After watching Hunt for the Wilderpeople, I became really interested in New Zealand director Taika Waititi’s work. I ended up watching his critically acclaimed vampire mockumentary What We Do in the Shadows, which stars Waititi and his frequent collaborators Jemaine Clement and Rhys Darby, which of course led me to the television show Flight of the Conchords. I had watched a couple episodes a long time ago but I finally decided to buckle down and watch the entire first season. In the show, Clement and his music/comedy partner Bret McKenzie play fictionalized versions of themselves as a couple of hapless musicians trying to live out their dreams in New York. They are supported by their band manager Murray (Darby), who gets them the occasional small gig in between doing his actual job at the New Zealand Consulate, and their lone super-fan Mel (Kristen Schaal). The characters are goofy, sweet, and socially awkward and the show often veers into weird musical interludes of silly lyrics and surprisingly catchy, original tunes by the duo. The dry, awkward, strange comedy tone takes a little getting used to but the showrunners’s love of wordplay (and McKenzie’s ridiculously cute face) won me over quickly.

Reading: Ayoade on Ayoade by Richard Ayoade

Technically, I am not reading Ayoade on Ayoade yet, but I have ordered it and it is on its way to me from across the pond. The book is a series of meta interviews between the writer/director/actor Richard Ayoade and himself and is sure to be as funny and clever as the man himself. I have had a huge crush on Ayoade from watching him on The IT Crowd, Gadget Man, Travel Man, and through his many appearances on British comedy panel shows (of which I watch many.) He has cultivated a persona of an erudite man with impeccable, deadpan comic delivery that I enjoy immensely and has a varied background in comedy, film, television, and music. Ayoade was president of the Cambridge Footlights (following the footsteps of Eric Idle, Hugh Laurie, David Mitchell) while the vice-president was John Oliver! He has directed a couple films so far—Submarine and The Double—as well as episodes of comedy shows and music videos for the band Arctic Monkeys.

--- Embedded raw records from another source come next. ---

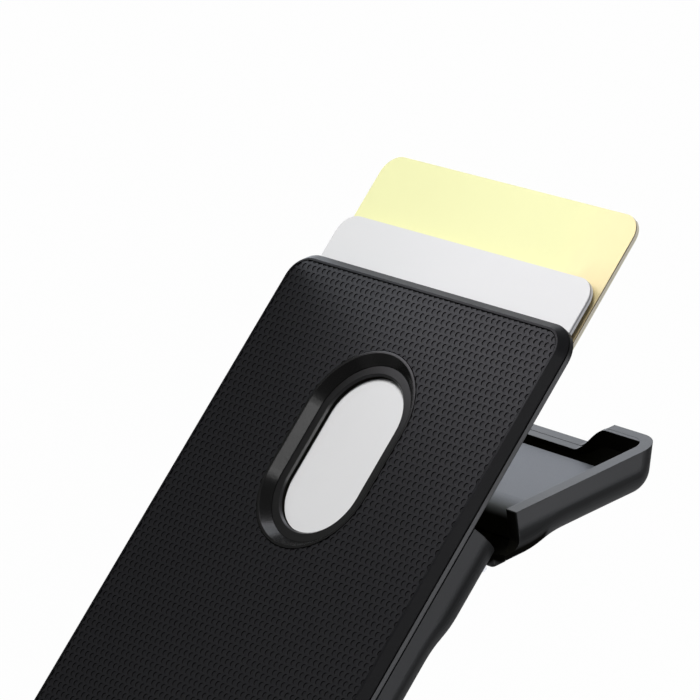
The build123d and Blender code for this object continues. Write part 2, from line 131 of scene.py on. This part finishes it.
def white_for_eyes(tree, shade_kind, shade, seen, mirrored):
    """Mix a plain emission of strength 1 over a shade, by one share where the camera sees it and
    by another where a glossy or transmission ray does."""
    path = Socket(tree).node("ShaderNodeLightPath", {}, {})
    direct = Socket(tree, path.end.node.outputs["Is Camera Ray"])
    glossy = Socket(tree, path.end.node.outputs["Is Glossy Ray"])
    through = Socket(tree, path.end.node.outputs["Is Transmission Ray"])
    share = (direct * seen).larger(glossy.larger(through) * mirrored)
    under = share.node(shade_kind, {}, shade)
    plain = {"Color": (1.0, 1.0, 1.0, 1.0), "Strength": 1.0}
    over = share.node("ShaderNodeEmission", {}, plain)
    return share.node("ShaderNodeMixShader", {}, {0: share, 1: under, 2: over})


def blank(name):
    """Return a new material and its emptied node tree."""
    material = bpy.data.materials.new(name)
    material.use_nodes = True
    material.node_tree.nodes.clear()
    return material, material.node_tree


def show(tree, kind, shader):
    """Link a shader to the output of a material or of the world."""
    shader.node(kind, {}, {"Surface": shader})


FLOOR_REACH = 3.0  # from its middle to each edge
FLOOR_SEEN = 0.985  # how much of plain white the camera sees
FLOOR_MIRRORED = 0.03  # and glossy finishes see
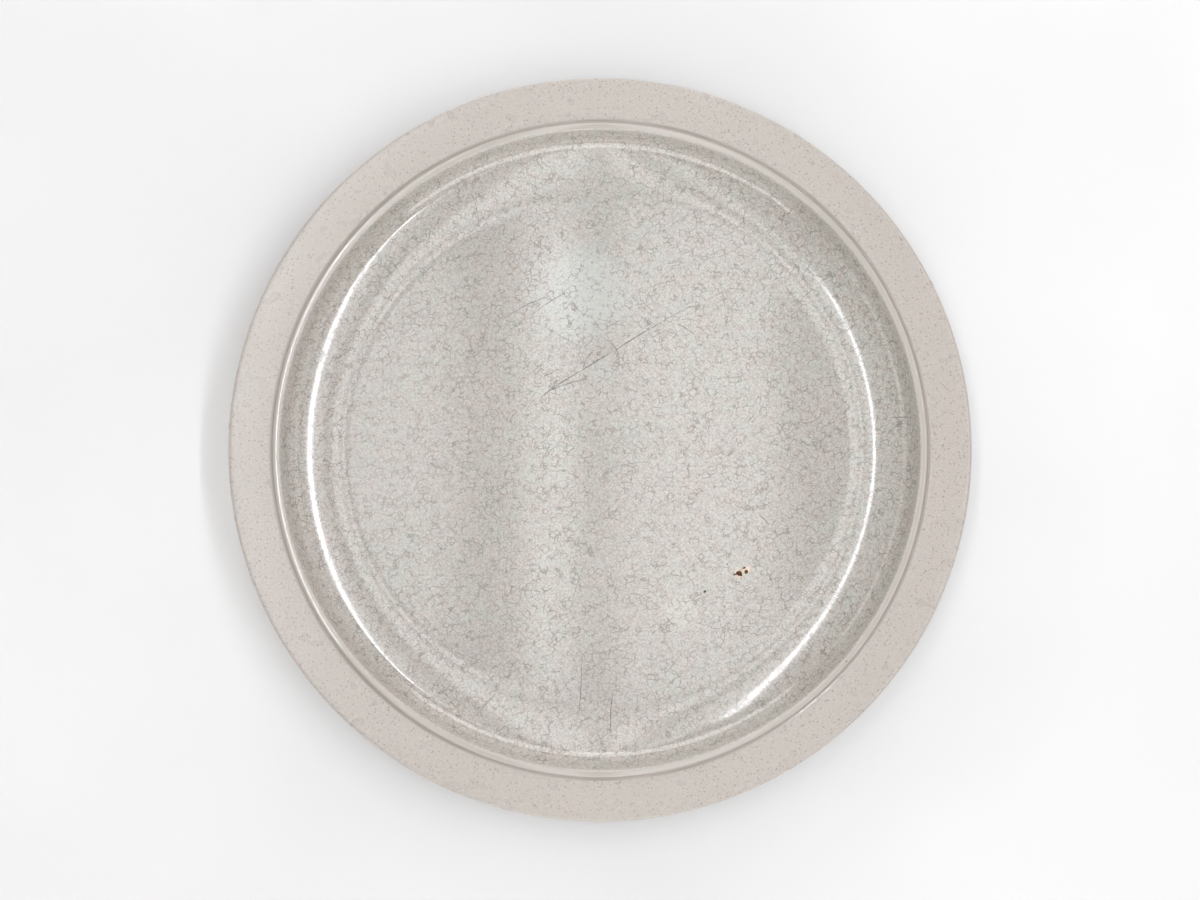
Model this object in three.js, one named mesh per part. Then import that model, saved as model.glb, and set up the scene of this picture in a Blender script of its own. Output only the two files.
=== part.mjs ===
// A round stoneware dinner plate, made in one piece: a flat foot ring, a gently dished well
// with a steep wall, a small raised bead round the top of that wall, a fine groove outside
// the bead, and a narrow, nearly level rim.
// Millimetres, +Z up, origin on the axis at the foot's resting plane.
import * as THREE from "three";

// Driving dimensions.
const PLATE_RADIUS = 135;
const RIM_WIDTH = 14.9; // the level part, outside the groove
const RIM_RISE = 0.7; // how far the rim climbs from the groove to its edge
const RIM_THICKNESS = 4.7;
const WELL_DEPTH = 14.4; // from the bead's crest down to the well's floor
const FLOOR_THICKNESS = 5.2;
const FOOT_HEIGHT = 3.8;
const FOOT_RADIUS = 91.6; // outer edge of the ring that it rests on
const FOOT_WIDTH = 6;

// The raised bead between the rim and the well, and the groove outside it.
const BEAD_WIDTH = 2.2;
const BEAD_RISE = 0.9; // above the rim's inner edge
const BEAD_ROUND = 1;
const GROOVE_WIDTH = 1.7;
const GROOVE_DEPTH = 0.4; // below the rim's inner edge
const GROOVE_ROUND = 0.4;
const RIM_SHOULDER_ROUND = 1.5;

// The well's floor is level, then bends up in arcs, each to a steeper slope in
// degrees, and the last slope is the wall's.
const WELL_ARCS = [
  { radius: 35, slope: 19.5 },
  { radius: 52, slope: 27 },
  { radius: 10, slope: 70 },
];

// The rim's edge, and the outside down to the foot.
const EDGE_TOP_ROUND = 1.5;
const EDGE_BOTTOM_ROUND = 2.2;
const UNDER_RIM_FALL = 1; // how far the rim's underside drops on its way in
const UNDER_RIM_RUN = 14;
const UNDER_RIM_ROUND = 5;
const OUTSIDE_RUN = 6.5;
const OUTSIDE_FALL = 7.5;
const BELLY_ROUND = 12;
const FOOT_DRAFT = 1.4; // how far each flank of the foot leans
const FOOT_EDGE_ROUND = 1;
const FOOT_ROOT_ROUND = 1.5;
const UNDERSIDE_DOME = 0.3;

const FACETS_ROUND_THE_AXIS = 72;
const CHORD_ERROR = 0.03; // the most that a facet of a round stands off its arc
const SAME_POINT = 0.001;

// One corner of the half section, at a radius and a height, with the radius it is rounded to.
const corner = (radius, height, round = 0) => ({ at: new THREE.Vector2(radius, height), round });

// A step of the given length along a slope.
const stepAlong = (slope, length) =>
  new THREE.Vector2(Math.cos(slope) * length, Math.sin(slope) * length);

// The well's corners: one for each arc, each arc starting where the one before it ends, and
// the wall above the last one meeting the crest's height at the bead.
function wellCorners(floor, crest, beadInner) {
  const end = new THREE.Vector2(0, floor);
  let heading = 0;
  const corners = WELL_ARCS.map(({ radius, slope }) => {
    const next = THREE.MathUtils.degToRad(slope);
    const inset = radius * Math.tan((next - heading) / 2);
    const at = end.clone().add(stepAlong(heading, inset));
    end.copy(at).add(stepAlong(next, inset));
    heading = next;
    return corner(at.x, at.y, radius);
  });
  const run = end.x + (crest - end.y) / Math.tan(heading);
  corners.forEach(({ at }) => at.setX(at.x + beadInner - run));
  return corners;
}

// The half section's corners, from the middle of the well over the rim to the middle of
// the underside.
function sectionCorners() {
  const floor = FOOT_HEIGHT + FLOOR_THICKNESS;
  const crest = floor + WELL_DEPTH;
  const rimInner = PLATE_RADIUS - RIM_WIDTH;
  const beadOuter = rimInner - GROOVE_WIDTH;
  const beadInner = beadOuter - BEAD_WIDTH;
  const rimHeight = crest - BEAD_RISE;
  const edgeTop = rimHeight + RIM_RISE;
  const edgeBottom = edgeTop - RIM_THICKNESS;
  const underInner = PLATE_RADIUS - UNDER_RIM_RUN;
  const underHeight = edgeBottom - UNDER_RIM_FALL;
  const belly = underInner - OUTSIDE_RUN;
  const footInner = FOOT_RADIUS - FOOT_WIDTH;
  return [
    corner(0, floor),
    ...wellCorners(floor, crest, beadInner),
    corner(beadInner, crest, BEAD_ROUND),
    corner(beadOuter, crest, BEAD_ROUND),
    corner(beadOuter + GROOVE_WIDTH / 2, rimHeight - GROOVE_DEPTH, GROOVE_ROUND),
    corner(rimInner, rimHeight, RIM_SHOULDER_ROUND),
    corner(PLATE_RADIUS, edgeTop, EDGE_TOP_ROUND),
    corner(PLATE_RADIUS, edgeBottom, EDGE_BOTTOM_ROUND),
    corner(underInner, underHeight, UNDER_RIM_ROUND),
    corner(belly, underHeight - OUTSIDE_FALL, BELLY_ROUND),
    corner(FOOT_RADIUS + FOOT_DRAFT, FOOT_HEIGHT, FOOT_ROOT_ROUND),
    corner(FOOT_RADIUS, 0, FOOT_EDGE_ROUND),
    corner(footInner, 0, FOOT_EDGE_ROUND),
    corner(footInner - FOOT_DRAFT, FOOT_HEIGHT, FOOT_ROOT_ROUND),
    corner(0, FOOT_HEIGHT + UNDERSIDE_DOME),
  ];
}

// The arc of the given radius that rounds the corner at `here`, tangent to both of its sides.
function roundedCorner(before, here, after, radius) {
  const back = before.clone().sub(here).normalize();
  const on = after.clone().sub(here).normalize();
  const turn = Math.PI - back.angleTo(on);
  const inset = radius * Math.tan(turn / 2);
  const start = here.clone().addScaledVector(back, inset);
  const inward = back.clone().add(on).normalize();
  const centre = here.clone().addScaledVector(inward, radius / Math.cos(turn / 2));
  const arm = start.clone().sub(centre);
  const sense = Math.sign(back.cross(on));
  const steps = Math.ceil(turn / (2 * Math.acos(1 - CHORD_ERROR / radius)));
  return Array.from({ length: steps + 1 }, (_, step) =>
    arm
      .clone()
      .rotateAround(new THREE.Vector2(), (-sense * turn * step) / steps)
      .add(centre),
  );
}

// The half section as points, each corner replaced by its arc. Where one arc ends at the
// start of the next, that point is kept once.
function sectionPoints(corners) {
  const points = corners.flatMap(({ at, round }, i) =>
    round === 0 ? [at] : roundedCorner(corners[i - 1].at, at, corners[i + 1].at, round),
  );
  return points.filter((point, i) => i === 0 || point.distanceTo(points[i - 1]) > SAME_POINT);
}

// The plate's body: the section turned once round the axis.
function plateBody() {
  const points = sectionPoints(sectionCorners()).reverse();
  const geometry = new THREE.LatheGeometry(points, FACETS_ROUND_THE_AXIS);
  geometry.rotateX(Math.PI / 2); // from the lathe's +Y axis to +Z
  const stoneware = new THREE.MeshStandardMaterial({
    color: 0xcbc3bb,
    roughness: 0.45,
    metalness: 0,
  });
  const body = new THREE.Mesh(geometry, stoneware);
  body.name = "plate";
  return body;
}

const plate = new THREE.Group();
plate.add(plateBody());

export default plate;
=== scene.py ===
"""A dirty stoneware dinner plate: a crazed, glossy well inside a raised bead, a satin speckled
rim, and the knife marks, pin spots and dried sauce that a meal left on it.

Lengths are metres and +Z is up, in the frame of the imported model.
"""

import logging
import math
from abc import ABC, abstractmethod
from collections.abc import Callable, Iterator
from dataclasses import dataclass
from enum import Enum

import bmesh
import bpy
from bpy.types import Material, NodeSocket, Object
from mathutils import Matrix, Vector


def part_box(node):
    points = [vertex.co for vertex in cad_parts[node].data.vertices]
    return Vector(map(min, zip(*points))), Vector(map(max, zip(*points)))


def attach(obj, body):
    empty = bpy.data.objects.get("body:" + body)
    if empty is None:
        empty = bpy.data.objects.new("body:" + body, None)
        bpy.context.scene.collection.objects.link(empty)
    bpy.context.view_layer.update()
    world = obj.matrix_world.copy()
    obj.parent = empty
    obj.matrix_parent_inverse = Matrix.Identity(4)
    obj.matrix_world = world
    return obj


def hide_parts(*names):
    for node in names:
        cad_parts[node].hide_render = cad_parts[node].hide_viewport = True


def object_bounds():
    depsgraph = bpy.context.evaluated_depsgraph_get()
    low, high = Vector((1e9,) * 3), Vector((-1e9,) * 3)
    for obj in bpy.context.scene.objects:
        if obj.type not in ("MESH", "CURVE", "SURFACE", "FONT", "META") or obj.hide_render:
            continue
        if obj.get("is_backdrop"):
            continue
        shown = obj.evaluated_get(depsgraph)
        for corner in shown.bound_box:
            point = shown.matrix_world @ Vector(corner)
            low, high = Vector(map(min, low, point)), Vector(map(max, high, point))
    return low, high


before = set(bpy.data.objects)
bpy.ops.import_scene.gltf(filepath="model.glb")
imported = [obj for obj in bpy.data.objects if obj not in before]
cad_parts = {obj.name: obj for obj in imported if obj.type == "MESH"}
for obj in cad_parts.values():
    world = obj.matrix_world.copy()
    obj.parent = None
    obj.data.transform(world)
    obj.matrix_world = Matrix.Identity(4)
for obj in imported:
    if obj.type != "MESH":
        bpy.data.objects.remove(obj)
CAD_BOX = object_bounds()

MM = 0.001
CAD_NODE = "plate"
BODY = "root"
SAME_POINT = 1e-6

# The sockets of a colour mix, which share their names with those of its other kinds.
MIX_AMOUNT, MIX_UNDER, MIX_OVER, MIX_RESULT = 0, 6, 7, 2

log = logging.getLogger("dinner_plate")


class Slot(Enum):
    """The record's material slots, one of which each piece names."""

    STONEWARE = "stoneware"
    FOOD = "food_residue"
    KNIFE = "knife_marks"


# Finishes ---------------------------------------------------------------------------------

Colour = tuple[float, float, float, float]
Source = NodeSocket | float | tuple[float, ...]


def tone(red: int, green: int, blue: int) -> Colour:
    """Turn a colour in everyday 0 to 255 steps into the linear colour that a shader takes.

    Args:
        red: The red step.
        green: The green step.
        blue: The blue step.

    Returns:
        The linear red, green and blue, with full opacity.
    """

    def linear(step: int) -> float:
        """Undo the display curve of one channel."""
        share = step / 255
        return share / 12.92 if share <= 0.04045 else ((share + 0.055) / 1.055) ** 2.4

    return (linear(red), linear(green), linear(blue), 1.0)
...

Later this year, Ayoade will be releasing another book, The Grip of Film, which I am eagerly waiting to read as well.

Listening: The Flop House podcast on iTunes

As we live in a post-MST3K world, film nerds everywhere have gathered to record their scathing takedowns of bad movies or reviews of cult-hits. There is a lot of good and bad content online for even the most niche of on-screen interests but The Flop House is one of the most popular, reviewing wide-release films with sharp humour. Three friends—Dan McCoy, Stuart Wellington, and Elliott Kalan—(two of which are Emmy-winning comedy writers) sit around for thirty minutes to two hours drinking and discussing a bad movie they’ve just watched. The podcast consists of mainly comedy but there sometimes is real, salient critique slipped in between the rapid-fire pop culture references and unexpected word association tangents. The biggest draw is undeniably the reedy-voiced, instantly likeable Elliott, who is liable to break out into song at any moment and who can talk non-stop about anything: his most impressive moment is an extended pitch for a fictional Ziggy movie. There are over two hundred episodes of The Flop House and new episodes are released every two weeks.